— Begin DATA EXCERPT —

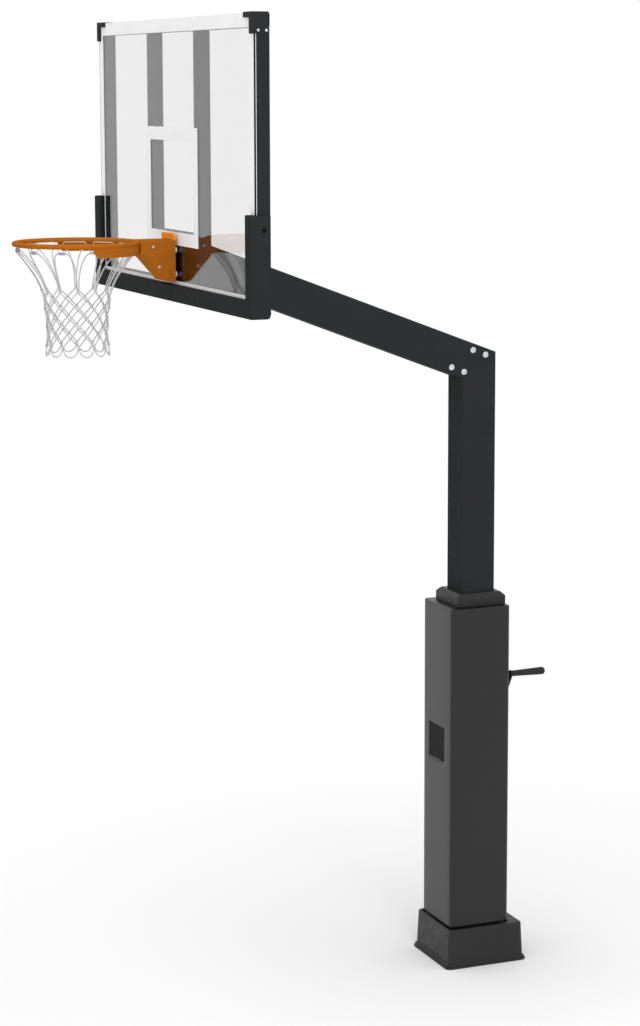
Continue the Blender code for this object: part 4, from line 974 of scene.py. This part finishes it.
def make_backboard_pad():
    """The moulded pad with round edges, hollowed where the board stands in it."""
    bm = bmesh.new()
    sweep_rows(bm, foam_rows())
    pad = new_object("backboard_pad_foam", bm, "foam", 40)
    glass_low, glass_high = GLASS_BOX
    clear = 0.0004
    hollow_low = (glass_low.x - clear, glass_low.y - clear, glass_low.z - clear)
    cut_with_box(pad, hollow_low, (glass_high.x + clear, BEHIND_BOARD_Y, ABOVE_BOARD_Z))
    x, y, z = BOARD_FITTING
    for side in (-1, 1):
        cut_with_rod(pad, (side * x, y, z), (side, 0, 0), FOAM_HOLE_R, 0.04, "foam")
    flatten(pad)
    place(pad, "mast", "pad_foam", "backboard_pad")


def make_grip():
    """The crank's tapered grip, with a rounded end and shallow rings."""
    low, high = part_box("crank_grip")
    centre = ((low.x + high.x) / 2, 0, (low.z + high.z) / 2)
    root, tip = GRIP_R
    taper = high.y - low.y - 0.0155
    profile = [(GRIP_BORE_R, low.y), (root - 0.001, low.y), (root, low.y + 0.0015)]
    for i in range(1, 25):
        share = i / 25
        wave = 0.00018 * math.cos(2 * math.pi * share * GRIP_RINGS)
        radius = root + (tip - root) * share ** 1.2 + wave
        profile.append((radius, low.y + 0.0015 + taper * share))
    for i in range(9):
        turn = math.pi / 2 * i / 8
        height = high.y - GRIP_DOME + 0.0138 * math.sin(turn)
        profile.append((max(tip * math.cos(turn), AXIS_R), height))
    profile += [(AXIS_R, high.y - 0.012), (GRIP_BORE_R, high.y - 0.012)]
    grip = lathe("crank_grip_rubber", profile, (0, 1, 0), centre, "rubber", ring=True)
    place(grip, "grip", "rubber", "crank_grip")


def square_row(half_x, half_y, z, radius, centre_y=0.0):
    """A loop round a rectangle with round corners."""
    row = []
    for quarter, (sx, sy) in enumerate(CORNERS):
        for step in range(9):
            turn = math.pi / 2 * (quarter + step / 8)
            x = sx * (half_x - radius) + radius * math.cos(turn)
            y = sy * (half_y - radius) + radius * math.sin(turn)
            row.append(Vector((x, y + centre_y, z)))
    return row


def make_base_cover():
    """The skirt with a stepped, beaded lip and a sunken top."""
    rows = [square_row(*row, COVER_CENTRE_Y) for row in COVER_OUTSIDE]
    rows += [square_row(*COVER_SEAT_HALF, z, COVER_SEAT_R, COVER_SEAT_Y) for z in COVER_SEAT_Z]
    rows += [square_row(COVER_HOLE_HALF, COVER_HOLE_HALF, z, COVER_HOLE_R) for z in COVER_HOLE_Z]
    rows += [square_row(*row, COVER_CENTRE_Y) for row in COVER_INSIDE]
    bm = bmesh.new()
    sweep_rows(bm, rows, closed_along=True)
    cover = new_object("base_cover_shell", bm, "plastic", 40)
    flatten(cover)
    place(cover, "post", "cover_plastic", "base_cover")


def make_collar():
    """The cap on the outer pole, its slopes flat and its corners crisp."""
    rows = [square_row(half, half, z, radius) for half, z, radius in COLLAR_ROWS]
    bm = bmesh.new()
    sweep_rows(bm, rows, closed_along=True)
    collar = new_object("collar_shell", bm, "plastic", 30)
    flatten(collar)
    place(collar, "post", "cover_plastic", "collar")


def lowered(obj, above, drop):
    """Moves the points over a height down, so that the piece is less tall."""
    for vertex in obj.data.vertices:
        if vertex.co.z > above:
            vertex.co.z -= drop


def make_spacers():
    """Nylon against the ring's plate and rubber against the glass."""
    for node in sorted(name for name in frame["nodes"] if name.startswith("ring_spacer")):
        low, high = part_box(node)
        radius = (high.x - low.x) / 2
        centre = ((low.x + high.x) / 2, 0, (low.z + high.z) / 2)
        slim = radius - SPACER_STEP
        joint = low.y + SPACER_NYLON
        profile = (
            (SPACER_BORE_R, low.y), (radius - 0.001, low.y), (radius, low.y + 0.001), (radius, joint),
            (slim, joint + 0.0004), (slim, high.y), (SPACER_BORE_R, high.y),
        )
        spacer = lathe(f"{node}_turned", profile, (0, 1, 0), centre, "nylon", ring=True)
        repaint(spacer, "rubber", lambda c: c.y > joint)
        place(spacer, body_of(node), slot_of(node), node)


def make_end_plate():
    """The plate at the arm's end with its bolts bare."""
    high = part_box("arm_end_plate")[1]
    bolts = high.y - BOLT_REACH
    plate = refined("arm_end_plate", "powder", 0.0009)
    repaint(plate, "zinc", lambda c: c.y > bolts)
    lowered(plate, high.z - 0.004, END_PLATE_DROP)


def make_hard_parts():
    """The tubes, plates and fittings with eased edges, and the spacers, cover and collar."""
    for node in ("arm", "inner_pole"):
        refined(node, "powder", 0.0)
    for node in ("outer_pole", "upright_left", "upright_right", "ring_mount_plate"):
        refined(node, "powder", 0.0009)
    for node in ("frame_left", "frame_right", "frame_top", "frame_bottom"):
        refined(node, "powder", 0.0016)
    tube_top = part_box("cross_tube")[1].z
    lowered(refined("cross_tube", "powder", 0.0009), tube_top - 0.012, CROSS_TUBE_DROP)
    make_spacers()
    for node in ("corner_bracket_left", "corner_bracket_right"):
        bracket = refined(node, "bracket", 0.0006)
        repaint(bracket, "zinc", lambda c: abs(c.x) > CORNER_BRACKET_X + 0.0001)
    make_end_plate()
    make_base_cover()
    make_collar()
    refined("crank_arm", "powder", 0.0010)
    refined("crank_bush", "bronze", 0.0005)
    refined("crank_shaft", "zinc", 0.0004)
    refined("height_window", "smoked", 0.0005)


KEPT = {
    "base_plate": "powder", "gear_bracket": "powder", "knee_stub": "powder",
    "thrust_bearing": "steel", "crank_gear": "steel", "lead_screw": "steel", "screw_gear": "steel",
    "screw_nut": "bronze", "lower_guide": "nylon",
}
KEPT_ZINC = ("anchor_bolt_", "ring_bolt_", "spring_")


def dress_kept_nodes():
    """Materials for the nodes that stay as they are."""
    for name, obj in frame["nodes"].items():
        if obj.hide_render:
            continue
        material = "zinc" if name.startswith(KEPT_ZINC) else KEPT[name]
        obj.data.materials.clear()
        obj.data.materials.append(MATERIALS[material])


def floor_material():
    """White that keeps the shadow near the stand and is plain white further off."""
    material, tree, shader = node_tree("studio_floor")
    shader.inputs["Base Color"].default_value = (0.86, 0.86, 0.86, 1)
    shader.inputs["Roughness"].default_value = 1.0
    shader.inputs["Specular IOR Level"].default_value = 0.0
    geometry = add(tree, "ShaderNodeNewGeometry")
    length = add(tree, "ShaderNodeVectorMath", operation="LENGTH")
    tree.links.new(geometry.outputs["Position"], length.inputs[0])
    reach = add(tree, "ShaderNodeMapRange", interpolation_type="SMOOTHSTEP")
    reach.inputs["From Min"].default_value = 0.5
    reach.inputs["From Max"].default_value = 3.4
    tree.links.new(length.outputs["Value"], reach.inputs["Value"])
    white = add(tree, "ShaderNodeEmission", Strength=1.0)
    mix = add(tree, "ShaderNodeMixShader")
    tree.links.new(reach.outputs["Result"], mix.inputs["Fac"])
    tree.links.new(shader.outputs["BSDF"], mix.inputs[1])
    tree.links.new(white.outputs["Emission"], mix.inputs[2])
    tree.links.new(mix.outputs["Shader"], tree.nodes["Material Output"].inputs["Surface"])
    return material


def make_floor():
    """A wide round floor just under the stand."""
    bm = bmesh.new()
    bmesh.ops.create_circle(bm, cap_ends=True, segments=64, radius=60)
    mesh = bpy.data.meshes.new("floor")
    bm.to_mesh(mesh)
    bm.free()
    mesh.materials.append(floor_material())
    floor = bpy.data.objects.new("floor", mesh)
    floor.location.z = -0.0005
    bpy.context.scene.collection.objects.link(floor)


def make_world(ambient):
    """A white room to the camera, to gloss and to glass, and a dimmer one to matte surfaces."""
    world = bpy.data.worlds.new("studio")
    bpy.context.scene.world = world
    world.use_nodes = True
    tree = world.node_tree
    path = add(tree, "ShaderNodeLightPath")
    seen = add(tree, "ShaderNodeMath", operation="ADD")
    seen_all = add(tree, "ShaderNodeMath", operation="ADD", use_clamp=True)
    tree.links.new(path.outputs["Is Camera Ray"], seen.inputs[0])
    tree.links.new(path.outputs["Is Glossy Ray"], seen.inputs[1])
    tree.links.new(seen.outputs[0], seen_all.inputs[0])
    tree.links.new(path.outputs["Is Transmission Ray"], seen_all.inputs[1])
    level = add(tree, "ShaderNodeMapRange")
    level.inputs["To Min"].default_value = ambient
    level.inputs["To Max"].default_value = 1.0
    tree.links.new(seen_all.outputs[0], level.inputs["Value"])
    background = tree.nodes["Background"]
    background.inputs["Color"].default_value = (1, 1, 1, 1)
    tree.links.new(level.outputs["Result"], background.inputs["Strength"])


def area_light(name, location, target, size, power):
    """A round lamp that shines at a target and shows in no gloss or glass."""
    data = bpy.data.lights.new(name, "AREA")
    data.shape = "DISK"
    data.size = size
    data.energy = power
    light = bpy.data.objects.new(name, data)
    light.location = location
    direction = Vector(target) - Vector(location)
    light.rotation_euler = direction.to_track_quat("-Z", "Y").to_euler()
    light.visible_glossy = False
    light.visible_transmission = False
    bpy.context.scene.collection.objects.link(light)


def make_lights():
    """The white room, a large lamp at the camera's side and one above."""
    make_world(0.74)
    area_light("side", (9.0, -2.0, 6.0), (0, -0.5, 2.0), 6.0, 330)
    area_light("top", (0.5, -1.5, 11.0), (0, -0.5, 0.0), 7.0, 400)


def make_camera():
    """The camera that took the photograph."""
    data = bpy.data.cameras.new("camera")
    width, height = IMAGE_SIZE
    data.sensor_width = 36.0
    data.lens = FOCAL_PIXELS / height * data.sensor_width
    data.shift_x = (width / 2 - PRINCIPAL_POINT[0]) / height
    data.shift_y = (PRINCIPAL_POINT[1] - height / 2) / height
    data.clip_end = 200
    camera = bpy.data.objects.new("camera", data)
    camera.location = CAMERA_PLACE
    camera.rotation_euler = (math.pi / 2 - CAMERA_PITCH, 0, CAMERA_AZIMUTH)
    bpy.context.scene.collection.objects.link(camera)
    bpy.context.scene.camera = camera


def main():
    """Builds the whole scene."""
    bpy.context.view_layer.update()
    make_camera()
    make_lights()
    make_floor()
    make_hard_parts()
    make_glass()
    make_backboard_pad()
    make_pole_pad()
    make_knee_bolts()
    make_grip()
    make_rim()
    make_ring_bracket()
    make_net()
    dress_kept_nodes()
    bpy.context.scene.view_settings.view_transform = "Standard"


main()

— End DATA EXCERPT —

GOAL OF THE EXERCISE: Return exactly the lines of the data, and only those, from the line with "bpy.context.view_layer.update()" through the last line, inclusive.

SOLUTION BELOW:
    bpy.context.view_layer.update()
    make_camera()
    make_lights()
    make_floor()
    make_hard_parts()
    make_glass()
    make_backboard_pad()
    make_pole_pad()
    make_knee_bolts()
    make_grip()
    make_rim()
    make_ring_bracket()
    make_net()
    dress_kept_nodes()
    bpy.context.scene.view_settings.view_transform = "Standard"


main()